** Start of DATASET CONTENT **

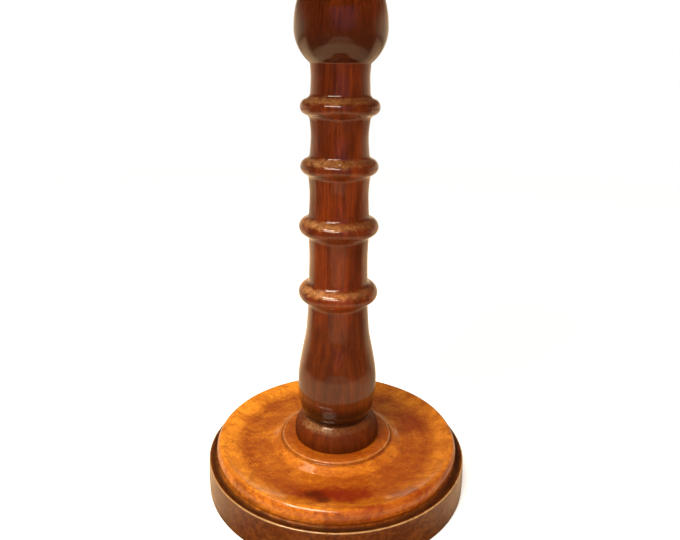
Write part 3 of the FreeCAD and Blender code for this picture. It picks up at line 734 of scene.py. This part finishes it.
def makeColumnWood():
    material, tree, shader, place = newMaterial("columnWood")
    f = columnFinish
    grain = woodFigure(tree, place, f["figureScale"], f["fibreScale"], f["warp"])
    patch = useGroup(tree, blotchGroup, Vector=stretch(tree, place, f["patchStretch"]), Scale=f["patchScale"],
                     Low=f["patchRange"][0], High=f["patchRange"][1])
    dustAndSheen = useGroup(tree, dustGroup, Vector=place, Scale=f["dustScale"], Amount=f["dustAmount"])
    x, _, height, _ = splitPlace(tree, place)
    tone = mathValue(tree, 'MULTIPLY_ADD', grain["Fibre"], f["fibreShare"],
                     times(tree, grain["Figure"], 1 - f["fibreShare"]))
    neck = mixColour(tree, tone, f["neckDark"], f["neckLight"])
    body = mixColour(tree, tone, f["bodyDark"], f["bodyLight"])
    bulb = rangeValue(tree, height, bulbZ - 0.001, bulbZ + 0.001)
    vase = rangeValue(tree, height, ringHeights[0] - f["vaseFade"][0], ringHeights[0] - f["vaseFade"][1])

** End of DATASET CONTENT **

GIVEN EXERCISE:
Quote each line of the data above exactly as written.

SOLVED EXERCISE:
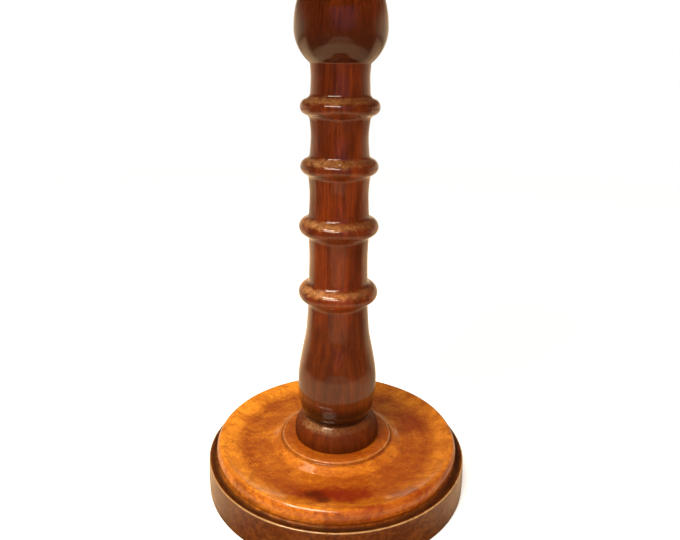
Write part 3 of the FreeCAD and Blender code for this picture. It picks up at line 734 of scene.py. This part finishes it.
def makeColumnWood():
    material, tree, shader, place = newMaterial("columnWood")
    f = columnFinish
    grain = woodFigure(tree, place, f["figureScale"], f["fibreScale"], f["warp"])
    patch = useGroup(tree, blotchGroup, Vector=stretch(tree, place, f["patchStretch"]), Scale=f["patchScale"],
                     Low=f["patchRange"][0], High=f["patchRange"][1])
    dustAndSheen = useGroup(tree, dustGroup, Vector=place, Scale=f["dustScale"], Amount=f["dustAmount"])
    x, _, height, _ = splitPlace(tree, place)
    tone = mathValue(tree, 'MULTIPLY_ADD', grain["Fibre"], f["fibreShare"],
                     times(tree, grain["Figure"], 1 - f["fibreShare"]))
    neck = mixColour(tree, tone, f["neckDark"], f["neckLight"])
    body = mixColour(tree, tone, f["bodyDark"], f["bodyLight"])
    bulb = rangeValue(tree, height, bulbZ - 0.001, bulbZ + 0.001)
    vase = rangeValue(tree, height, ringHeights[0] - f["vaseFade"][0], ringHeights[0] - f["vaseFade"][1])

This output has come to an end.